<<<<

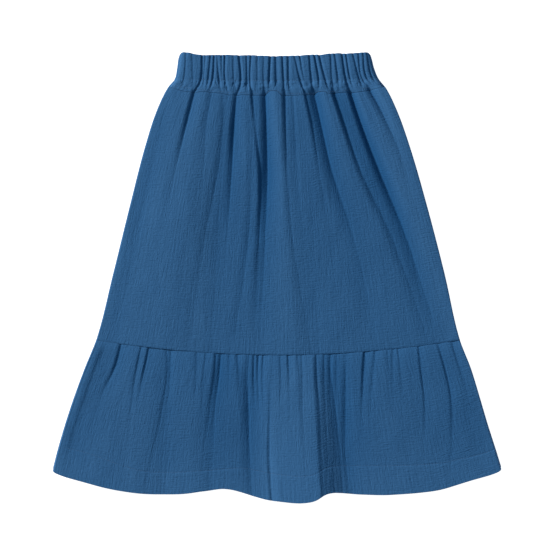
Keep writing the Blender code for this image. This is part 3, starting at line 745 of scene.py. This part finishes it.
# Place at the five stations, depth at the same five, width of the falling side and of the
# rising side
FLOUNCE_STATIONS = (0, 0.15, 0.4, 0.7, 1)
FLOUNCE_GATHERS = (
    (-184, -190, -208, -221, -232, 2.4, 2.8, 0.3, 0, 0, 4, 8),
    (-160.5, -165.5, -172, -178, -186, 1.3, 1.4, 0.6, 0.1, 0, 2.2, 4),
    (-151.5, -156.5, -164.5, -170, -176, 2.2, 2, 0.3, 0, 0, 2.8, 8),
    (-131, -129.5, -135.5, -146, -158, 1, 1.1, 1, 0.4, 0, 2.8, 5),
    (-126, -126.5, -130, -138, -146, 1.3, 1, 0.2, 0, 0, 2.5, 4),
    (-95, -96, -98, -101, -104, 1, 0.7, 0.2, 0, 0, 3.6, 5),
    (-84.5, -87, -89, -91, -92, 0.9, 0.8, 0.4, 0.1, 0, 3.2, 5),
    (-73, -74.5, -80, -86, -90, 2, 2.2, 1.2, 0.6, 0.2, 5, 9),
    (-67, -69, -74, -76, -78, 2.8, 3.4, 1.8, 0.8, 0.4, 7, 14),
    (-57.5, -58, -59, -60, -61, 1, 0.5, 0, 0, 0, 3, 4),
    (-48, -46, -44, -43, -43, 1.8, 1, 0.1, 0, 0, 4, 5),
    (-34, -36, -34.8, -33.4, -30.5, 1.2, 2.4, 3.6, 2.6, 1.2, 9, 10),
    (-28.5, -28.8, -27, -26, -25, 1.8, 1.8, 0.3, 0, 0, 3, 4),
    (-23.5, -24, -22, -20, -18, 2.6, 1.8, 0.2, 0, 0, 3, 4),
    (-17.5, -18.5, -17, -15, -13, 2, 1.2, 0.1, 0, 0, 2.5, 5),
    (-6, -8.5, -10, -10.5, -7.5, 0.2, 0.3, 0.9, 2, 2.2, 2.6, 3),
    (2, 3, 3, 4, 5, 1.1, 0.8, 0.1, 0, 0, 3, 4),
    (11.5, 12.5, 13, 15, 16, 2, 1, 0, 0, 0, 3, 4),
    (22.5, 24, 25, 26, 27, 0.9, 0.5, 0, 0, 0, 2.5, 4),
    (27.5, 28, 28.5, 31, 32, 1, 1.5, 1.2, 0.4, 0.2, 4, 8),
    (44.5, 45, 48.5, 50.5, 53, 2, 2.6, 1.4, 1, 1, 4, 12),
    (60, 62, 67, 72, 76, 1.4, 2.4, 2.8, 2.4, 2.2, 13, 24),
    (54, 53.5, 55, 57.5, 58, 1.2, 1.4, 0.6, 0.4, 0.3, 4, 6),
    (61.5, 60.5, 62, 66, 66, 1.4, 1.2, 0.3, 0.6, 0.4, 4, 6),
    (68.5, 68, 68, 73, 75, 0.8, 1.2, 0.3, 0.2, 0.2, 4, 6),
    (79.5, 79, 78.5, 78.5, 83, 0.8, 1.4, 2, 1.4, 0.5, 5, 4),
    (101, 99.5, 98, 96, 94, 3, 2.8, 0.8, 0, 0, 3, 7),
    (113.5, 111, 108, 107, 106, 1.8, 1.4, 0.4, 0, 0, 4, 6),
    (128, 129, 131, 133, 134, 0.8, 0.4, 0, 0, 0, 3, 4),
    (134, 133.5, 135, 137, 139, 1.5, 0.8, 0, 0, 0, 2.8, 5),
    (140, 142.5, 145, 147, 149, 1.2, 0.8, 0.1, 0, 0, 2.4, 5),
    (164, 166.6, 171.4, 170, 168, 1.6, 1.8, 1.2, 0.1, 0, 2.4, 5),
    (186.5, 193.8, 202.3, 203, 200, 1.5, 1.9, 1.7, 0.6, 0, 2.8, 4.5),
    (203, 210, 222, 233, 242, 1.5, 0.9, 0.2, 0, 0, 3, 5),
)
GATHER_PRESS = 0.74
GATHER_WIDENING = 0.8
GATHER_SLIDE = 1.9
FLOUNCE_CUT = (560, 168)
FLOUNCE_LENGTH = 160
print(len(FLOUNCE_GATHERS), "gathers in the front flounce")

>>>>

To do: Each line of the material above needs to be quoted exactly, please.

Full solution:
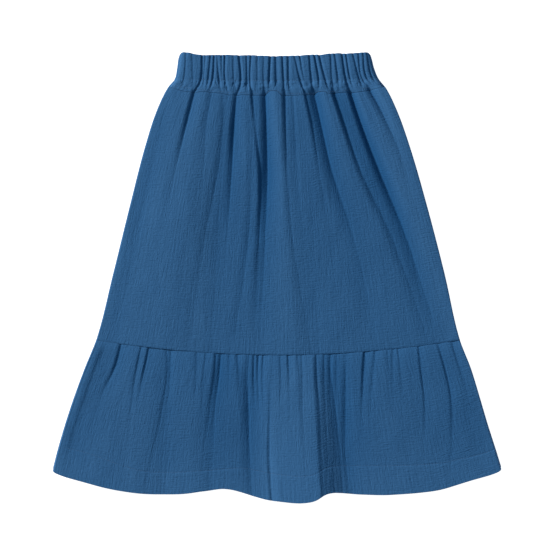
Keep writing the Blender code for this image. This is part 3, starting at line 745 of scene.py. This part finishes it.
# Place at the five stations, depth at the same five, width of the falling side and of the
# rising side
FLOUNCE_STATIONS = (0, 0.15, 0.4, 0.7, 1)
FLOUNCE_GATHERS = (
    (-184, -190, -208, -221, -232, 2.4, 2.8, 0.3, 0, 0, 4, 8),
    (-160.5, -165.5, -172, -178, -186, 1.3, 1.4, 0.6, 0.1, 0, 2.2, 4),
    (-151.5, -156.5, -164.5, -170, -176, 2.2, 2, 0.3, 0, 0, 2.8, 8),
    (-131, -129.5, -135.5, -146, -158, 1, 1.1, 1, 0.4, 0, 2.8, 5),
    (-126, -126.5, -130, -138, -146, 1.3, 1, 0.2, 0, 0, 2.5, 4),
    (-95, -96, -98, -101, -104, 1, 0.7, 0.2, 0, 0, 3.6, 5),
    (-84.5, -87, -89, -91, -92, 0.9, 0.8, 0.4, 0.1, 0, 3.2, 5),
    (-73, -74.5, -80, -86, -90, 2, 2.2, 1.2, 0.6, 0.2, 5, 9),
    (-67, -69, -74, -76, -78, 2.8, 3.4, 1.8, 0.8, 0.4, 7, 14),
    (-57.5, -58, -59, -60, -61, 1, 0.5, 0, 0, 0, 3, 4),
    (-48, -46, -44, -43, -43, 1.8, 1, 0.1, 0, 0, 4, 5),
    (-34, -36, -34.8, -33.4, -30.5, 1.2, 2.4, 3.6, 2.6, 1.2, 9, 10),
    (-28.5, -28.8, -27, -26, -25, 1.8, 1.8, 0.3, 0, 0, 3, 4),
    (-23.5, -24, -22, -20, -18, 2.6, 1.8, 0.2, 0, 0, 3, 4),
    (-17.5, -18.5, -17, -15, -13, 2, 1.2, 0.1, 0, 0, 2.5, 5),
    (-6, -8.5, -10, -10.5, -7.5, 0.2, 0.3, 0.9, 2, 2.2, 2.6, 3),
    (2, 3, 3, 4, 5, 1.1, 0.8, 0.1, 0, 0, 3, 4),
    (11.5, 12.5, 13, 15, 16, 2, 1, 0, 0, 0, 3, 4),
    (22.5, 24, 25, 26, 27, 0.9, 0.5, 0, 0, 0, 2.5, 4),
    (27.5, 28, 28.5, 31, 32, 1, 1.5, 1.2, 0.4, 0.2, 4, 8),
    (44.5, 45, 48.5, 50.5, 53, 2, 2.6, 1.4, 1, 1, 4, 12),
    (60, 62, 67, 72, 76, 1.4, 2.4, 2.8, 2.4, 2.2, 13, 24),
    (54, 53.5, 55, 57.5, 58, 1.2, 1.4, 0.6, 0.4, 0.3, 4, 6),
    (61.5, 60.5, 62, 66, 66, 1.4, 1.2, 0.3, 0.6, 0.4, 4, 6),
    (68.5, 68, 68, 73, 75, 0.8, 1.2, 0.3, 0.2, 0.2, 4, 6),
    (79.5, 79, 78.5, 78.5, 83, 0.8, 1.4, 2, 1.4, 0.5, 5, 4),
    (101, 99.5, 98, 96, 94, 3, 2.8, 0.8, 0, 0, 3, 7),
    (113.5, 111, 108, 107, 106, 1.8, 1.4, 0.4, 0, 0, 4, 6),
    (128, 129, 131, 133, 134, 0.8, 0.4, 0, 0, 0, 3, 4),
    (134, 133.5, 135, 137, 139, 1.5, 0.8, 0, 0, 0, 2.8, 5),
    (140, 142.5, 145, 147, 149, 1.2, 0.8, 0.1, 0, 0, 2.4, 5),
    (164, 166.6, 171.4, 170, 168, 1.6, 1.8, 1.2, 0.1, 0, 2.4, 5),
    (186.5, 193.8, 202.3, 203, 200, 1.5, 1.9, 1.7, 0.6, 0, 2.8, 4.5),
    (203, 210, 222, 233, 242, 1.5, 0.9, 0.2, 0, 0, 3, 5),
)
GATHER_PRESS = 0.74
GATHER_WIDENING = 0.8
GATHER_SLIDE = 1.9
FLOUNCE_CUT = (560, 168)
FLOUNCE_LENGTH = 160
print(len(FLOUNCE_GATHERS), "gathers in the front flounce")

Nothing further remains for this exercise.